New ICE Facility Could Fast-Track Deportations of Families and Children

The Trump administration is preparing to open a new detention facility in Louisiana specifically designed to hold migrant families and unaccompanied children, positioning the facility to accelerate deportations by eliminating logistical bottlenecks. The 528-bed holding center, scheduled to open as early as August, will be located near Alexandria International Airport, which has become the nation’s busiest deportation hub.

Immigration and Customs Enforcement officials signed a contract in late June 2026 to build the facility at a former military base roughly 175 miles northwest of New Orleans. The agency calls it a “staging area” rather than a detention center, stating that occupants would remain there only a few days at most. However, the facility is designed to operate as a 72-hour holding center for migrants awaiting deportation.

The location represents a strategic advantage for the administration. Alexandria International Airport processed more than 4,400 immigration enforcement flights in 2025, making it ICE’s primary hub for deportation operations. By positioning a facility near the airport, the administration aims to eliminate the logistical challenges that have slowed deportations, particularly for unaccompanied children currently scattered across the country in foster homes and shelters.

Those challenges were illustrated last year when Guatemalan children were awakened at night with minimal notice and transported to Harlingen, Texas, where they waited on an airport tarmac for hours. A federal judge halted that deportation, but the incident exposed what ICE identified as a critical gap: nowhere to hold families and children near the airport during final preparations for flights.

The facility will be operated by the nonprofit arm of LaSalle Corrections, a Louisiana-based private prison company that runs a range of detention centers throughout the South. LaSalle Corrections itself will be involved in managing daily operations. The company’s track record has raised concerns among advocates. Two detainee deaths have been reported since April at a LaSalle-run ICE facility in Louisiana, and the Winn Correctional Center was found in June to have violated standards governing environmental health and safety, food service, use-of-force, and medical care.

A Texas-based nonprofit, Compass Connections, was originally tapped to help operate the facility and presented plans during a public meeting in February. However, the organization withdrew from the project in recent weeks without elaboration.

Immigration advocates have expressed significant concerns about the new facility. According to planning documents obtained by media outlets, ICE states that families and children at the facility “are in the legal custody of ICE and can only be released at the direction of ICE.” The agency has instructed contractors that families cannot be referred to as prisoners, detainees, or inmates, and has ordered that they not use bars or cages when transporting families and children. The facility will not require regular headcounts, and families will be allowed to wear their own clothes.

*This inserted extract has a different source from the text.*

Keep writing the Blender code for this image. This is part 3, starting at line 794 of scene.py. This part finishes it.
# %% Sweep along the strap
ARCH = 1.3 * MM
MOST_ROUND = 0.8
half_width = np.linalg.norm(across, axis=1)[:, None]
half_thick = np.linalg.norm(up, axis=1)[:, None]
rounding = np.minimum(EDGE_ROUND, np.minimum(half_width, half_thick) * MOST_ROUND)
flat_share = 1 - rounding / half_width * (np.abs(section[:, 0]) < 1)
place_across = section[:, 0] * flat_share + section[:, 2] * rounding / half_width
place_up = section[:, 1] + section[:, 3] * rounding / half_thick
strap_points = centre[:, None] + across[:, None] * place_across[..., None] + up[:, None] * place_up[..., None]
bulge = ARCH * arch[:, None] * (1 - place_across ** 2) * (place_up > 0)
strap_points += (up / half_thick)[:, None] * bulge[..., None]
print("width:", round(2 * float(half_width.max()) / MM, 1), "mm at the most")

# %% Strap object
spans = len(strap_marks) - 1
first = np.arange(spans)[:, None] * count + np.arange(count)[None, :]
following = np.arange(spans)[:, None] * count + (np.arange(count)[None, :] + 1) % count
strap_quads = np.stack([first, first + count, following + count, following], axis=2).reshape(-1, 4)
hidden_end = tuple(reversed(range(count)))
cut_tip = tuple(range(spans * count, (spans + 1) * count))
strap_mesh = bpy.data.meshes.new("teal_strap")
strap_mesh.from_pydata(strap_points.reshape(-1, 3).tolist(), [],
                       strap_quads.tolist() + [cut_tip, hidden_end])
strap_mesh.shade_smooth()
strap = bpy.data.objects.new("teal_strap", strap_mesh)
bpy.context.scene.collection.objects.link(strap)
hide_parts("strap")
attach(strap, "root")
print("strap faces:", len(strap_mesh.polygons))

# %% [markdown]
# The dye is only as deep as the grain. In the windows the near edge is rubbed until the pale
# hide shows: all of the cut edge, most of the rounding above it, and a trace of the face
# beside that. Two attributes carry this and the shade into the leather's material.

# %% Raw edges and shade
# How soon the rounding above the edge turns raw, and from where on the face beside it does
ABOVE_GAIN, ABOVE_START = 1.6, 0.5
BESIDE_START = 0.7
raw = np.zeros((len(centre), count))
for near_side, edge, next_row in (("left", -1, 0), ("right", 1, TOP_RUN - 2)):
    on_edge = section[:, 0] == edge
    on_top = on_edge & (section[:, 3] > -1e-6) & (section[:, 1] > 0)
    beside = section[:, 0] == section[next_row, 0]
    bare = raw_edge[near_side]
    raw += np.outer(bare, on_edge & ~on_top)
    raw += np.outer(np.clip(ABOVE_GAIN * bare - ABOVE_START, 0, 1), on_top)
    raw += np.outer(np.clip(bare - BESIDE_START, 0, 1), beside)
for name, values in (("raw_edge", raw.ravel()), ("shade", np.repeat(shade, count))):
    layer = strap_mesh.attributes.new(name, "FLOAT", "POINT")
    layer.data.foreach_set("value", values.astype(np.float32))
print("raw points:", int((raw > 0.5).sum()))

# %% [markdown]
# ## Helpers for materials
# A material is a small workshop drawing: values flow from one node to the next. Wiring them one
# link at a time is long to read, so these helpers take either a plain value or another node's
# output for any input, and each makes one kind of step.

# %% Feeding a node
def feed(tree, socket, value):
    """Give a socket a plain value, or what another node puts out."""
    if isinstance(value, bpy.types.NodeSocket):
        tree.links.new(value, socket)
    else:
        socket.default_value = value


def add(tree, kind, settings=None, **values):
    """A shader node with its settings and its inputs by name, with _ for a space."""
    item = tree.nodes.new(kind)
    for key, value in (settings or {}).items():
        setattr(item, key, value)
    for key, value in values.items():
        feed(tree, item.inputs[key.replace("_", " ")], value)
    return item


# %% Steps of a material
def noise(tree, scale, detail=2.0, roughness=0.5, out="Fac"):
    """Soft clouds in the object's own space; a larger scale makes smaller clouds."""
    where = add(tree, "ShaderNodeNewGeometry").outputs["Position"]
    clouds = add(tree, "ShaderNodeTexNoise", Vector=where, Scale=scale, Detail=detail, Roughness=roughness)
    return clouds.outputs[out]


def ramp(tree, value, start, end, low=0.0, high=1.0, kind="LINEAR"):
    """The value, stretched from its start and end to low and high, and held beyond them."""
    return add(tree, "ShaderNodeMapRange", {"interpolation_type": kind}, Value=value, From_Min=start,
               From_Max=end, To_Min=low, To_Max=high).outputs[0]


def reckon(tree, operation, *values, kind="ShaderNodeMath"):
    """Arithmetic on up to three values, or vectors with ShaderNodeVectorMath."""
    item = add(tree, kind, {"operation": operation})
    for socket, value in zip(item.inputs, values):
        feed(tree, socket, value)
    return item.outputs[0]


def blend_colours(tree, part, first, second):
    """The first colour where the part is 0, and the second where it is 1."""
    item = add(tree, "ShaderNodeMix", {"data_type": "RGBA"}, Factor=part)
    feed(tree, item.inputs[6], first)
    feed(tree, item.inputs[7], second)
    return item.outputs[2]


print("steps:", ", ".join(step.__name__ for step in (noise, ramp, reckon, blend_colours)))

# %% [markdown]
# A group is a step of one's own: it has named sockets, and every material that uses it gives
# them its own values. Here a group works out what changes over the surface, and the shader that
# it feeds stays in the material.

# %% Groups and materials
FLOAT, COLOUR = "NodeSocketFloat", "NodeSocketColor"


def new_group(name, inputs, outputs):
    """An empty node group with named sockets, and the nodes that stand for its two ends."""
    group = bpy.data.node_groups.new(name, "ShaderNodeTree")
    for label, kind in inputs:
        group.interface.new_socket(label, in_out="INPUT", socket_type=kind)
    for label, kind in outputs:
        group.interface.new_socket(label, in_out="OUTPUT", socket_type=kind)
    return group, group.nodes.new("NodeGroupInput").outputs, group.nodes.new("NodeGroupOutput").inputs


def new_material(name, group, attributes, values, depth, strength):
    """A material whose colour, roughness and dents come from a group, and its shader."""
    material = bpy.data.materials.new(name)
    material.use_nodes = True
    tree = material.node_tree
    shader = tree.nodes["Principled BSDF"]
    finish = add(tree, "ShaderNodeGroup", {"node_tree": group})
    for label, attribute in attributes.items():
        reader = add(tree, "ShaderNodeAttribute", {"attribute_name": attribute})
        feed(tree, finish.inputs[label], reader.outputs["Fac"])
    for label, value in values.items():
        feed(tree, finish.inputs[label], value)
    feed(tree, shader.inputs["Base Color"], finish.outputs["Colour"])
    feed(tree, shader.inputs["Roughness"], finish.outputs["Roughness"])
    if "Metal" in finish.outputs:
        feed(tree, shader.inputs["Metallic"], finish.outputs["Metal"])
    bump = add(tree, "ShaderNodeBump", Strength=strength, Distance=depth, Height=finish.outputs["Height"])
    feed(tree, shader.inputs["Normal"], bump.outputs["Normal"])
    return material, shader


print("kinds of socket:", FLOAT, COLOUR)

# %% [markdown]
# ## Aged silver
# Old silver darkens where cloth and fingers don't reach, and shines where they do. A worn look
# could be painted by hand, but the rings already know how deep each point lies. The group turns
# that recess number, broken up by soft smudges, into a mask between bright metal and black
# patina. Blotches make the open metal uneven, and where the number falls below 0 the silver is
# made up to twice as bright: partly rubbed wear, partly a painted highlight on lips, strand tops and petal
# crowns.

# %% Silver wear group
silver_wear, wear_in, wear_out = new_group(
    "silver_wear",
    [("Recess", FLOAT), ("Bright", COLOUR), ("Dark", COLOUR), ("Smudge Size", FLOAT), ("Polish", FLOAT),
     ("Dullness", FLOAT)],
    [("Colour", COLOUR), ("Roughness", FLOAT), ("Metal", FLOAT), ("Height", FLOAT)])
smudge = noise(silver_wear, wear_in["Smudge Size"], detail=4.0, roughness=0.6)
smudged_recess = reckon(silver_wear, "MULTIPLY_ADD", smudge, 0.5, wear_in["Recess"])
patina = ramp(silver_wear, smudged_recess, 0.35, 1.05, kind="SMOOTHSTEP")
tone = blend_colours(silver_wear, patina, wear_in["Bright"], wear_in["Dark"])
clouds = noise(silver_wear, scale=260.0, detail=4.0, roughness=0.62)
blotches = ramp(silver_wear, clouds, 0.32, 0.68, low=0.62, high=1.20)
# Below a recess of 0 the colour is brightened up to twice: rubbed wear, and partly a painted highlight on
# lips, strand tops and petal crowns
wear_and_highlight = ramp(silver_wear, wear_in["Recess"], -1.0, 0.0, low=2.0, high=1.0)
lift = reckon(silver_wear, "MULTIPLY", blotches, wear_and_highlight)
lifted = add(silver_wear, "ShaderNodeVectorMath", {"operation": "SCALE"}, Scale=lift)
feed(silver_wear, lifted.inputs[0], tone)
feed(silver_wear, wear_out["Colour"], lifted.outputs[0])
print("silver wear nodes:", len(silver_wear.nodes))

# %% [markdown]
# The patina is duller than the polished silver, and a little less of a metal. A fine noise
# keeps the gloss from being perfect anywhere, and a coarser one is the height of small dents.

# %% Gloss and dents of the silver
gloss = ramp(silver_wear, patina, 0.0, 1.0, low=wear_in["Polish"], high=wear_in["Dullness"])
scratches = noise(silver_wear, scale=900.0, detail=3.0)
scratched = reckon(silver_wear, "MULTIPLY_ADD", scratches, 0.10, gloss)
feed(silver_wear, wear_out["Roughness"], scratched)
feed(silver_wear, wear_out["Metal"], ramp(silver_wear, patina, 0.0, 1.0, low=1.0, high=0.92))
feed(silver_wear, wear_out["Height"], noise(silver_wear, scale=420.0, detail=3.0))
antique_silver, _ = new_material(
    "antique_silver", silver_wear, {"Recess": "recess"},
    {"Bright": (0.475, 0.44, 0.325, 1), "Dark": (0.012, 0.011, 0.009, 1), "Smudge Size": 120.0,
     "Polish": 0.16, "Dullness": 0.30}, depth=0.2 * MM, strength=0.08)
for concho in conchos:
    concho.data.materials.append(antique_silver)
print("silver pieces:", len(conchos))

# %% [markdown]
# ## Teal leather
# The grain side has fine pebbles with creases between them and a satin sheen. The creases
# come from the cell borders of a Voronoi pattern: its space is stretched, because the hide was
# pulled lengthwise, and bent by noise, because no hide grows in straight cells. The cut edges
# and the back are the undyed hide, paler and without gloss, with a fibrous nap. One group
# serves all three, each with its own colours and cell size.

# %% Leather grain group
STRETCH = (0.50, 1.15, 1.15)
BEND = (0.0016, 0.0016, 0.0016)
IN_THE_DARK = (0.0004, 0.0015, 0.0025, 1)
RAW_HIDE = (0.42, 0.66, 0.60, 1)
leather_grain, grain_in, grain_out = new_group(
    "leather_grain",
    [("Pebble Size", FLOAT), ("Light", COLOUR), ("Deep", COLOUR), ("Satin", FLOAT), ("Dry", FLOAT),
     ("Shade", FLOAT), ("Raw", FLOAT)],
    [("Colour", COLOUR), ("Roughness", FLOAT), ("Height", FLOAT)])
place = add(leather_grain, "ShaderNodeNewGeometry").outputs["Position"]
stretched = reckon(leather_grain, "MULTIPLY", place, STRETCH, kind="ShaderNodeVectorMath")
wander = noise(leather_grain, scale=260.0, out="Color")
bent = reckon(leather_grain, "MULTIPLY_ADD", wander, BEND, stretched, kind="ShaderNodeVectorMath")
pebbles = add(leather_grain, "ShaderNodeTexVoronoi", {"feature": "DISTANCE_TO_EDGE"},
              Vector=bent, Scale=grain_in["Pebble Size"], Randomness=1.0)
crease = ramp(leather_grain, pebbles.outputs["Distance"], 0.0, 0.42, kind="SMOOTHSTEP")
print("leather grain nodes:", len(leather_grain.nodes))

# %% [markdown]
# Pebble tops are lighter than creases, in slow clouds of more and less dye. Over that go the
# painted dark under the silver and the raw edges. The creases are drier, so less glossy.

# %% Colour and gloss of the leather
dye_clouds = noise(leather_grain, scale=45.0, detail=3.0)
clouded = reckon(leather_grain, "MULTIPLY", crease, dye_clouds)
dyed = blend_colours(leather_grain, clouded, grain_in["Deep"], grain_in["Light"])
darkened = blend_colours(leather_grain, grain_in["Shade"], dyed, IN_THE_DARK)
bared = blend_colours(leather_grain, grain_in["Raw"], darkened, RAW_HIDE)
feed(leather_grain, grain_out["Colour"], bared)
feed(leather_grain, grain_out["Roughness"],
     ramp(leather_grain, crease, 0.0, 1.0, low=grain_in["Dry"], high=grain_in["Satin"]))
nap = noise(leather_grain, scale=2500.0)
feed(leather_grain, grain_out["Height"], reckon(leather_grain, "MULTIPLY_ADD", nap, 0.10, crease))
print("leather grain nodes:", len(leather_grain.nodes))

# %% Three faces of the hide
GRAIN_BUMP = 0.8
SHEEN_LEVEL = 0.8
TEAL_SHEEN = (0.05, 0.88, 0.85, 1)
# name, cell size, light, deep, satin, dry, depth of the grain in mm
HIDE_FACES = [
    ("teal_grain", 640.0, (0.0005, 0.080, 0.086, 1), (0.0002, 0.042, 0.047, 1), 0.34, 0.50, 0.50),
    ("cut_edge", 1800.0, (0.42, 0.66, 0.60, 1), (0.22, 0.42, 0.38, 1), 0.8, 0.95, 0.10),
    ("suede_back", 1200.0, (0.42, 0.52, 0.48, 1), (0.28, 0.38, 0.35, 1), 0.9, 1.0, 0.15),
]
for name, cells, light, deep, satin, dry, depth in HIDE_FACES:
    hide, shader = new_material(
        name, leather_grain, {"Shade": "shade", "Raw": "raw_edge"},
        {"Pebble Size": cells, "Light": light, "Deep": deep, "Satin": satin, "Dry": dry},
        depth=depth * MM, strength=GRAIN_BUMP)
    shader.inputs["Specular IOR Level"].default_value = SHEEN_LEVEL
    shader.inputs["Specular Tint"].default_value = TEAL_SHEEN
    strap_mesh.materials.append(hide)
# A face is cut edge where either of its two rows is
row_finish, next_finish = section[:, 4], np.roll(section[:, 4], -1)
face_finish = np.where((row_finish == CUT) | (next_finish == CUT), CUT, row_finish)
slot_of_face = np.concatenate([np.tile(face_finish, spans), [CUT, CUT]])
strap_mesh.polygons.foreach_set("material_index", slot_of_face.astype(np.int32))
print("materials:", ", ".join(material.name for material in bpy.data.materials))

Despite these instructions, advocates worry that the facility’s proximity to the airport and its design as a deportation hub will create pressure to expedite removals. Leecia Welch, chief legal counsel at the nonprofit Children’s Rights, said the facility represents “an expansion of the deportation system in ways we haven’t seen before,” and warned that “there’s just so much that could go wrong with this facility.”

Advocates also point to historical precedent. While ICE claims residents would remain for short periods, children have been held for weeks or months at other federal immigration holding sites. Immigration advocates note that families sometimes choose to “self-deport” under pressure from detention conditions rather than fight their cases.

A new ICE facility could speed up deportations for families and kids

The detention facility expansion comes as part of the Trump administration’s broader acceleration of immigration enforcement. Since taking office, the administration has dramatically expanded ICE detention capacity, with daily detention populations reaching record levels. The administration has allocated $45 billion in unprecedented funding for detention and enforcement and is implementing what it calls a “detention reengineering initiative” involving the construction of massive warehouse-based detention centers across the country.

The Alexandria facility fits into this larger infrastructure push designed to support mass deportations. An ICE director described the goal as operating the system like “Amazon Prime, but with human beings,” highlighting the administration’s focus on efficiency and speed.

The facility’s creation raises questions about family unity and due process, issues that have been at the heart of ongoing legal challenges to family detention practices. Medical professionals, including the American Academy of Pediatrics and the American Medical Association, have spoken out against family detention under any circumstances, arguing that it causes psychological trauma to children.

Under the Biden administration, family detention had largely been phased out, with the government allowing most families to remain in the community while their immigration cases proceeded. The practice is now being revived as the Trump administration prioritizes detention as a tool to encourage deportation.

Human rights advocates, immigration attorneys, and civil liberties organizations have warned that the new facility could become a bottleneck for forced removals, separating families and denying them adequate time to arrange childcare, secure legal representation, or prepare psychologically for deportation. The speed with which the government aims to move families through the Alexandria facility—described in planning documents as a transfer point rather than a housing facility—means minimal opportunity for intervention.

The facility is expected to begin operations within weeks, adding another component to what has become, by some measures, one of the most expansive immigration detention systems in U.S. history.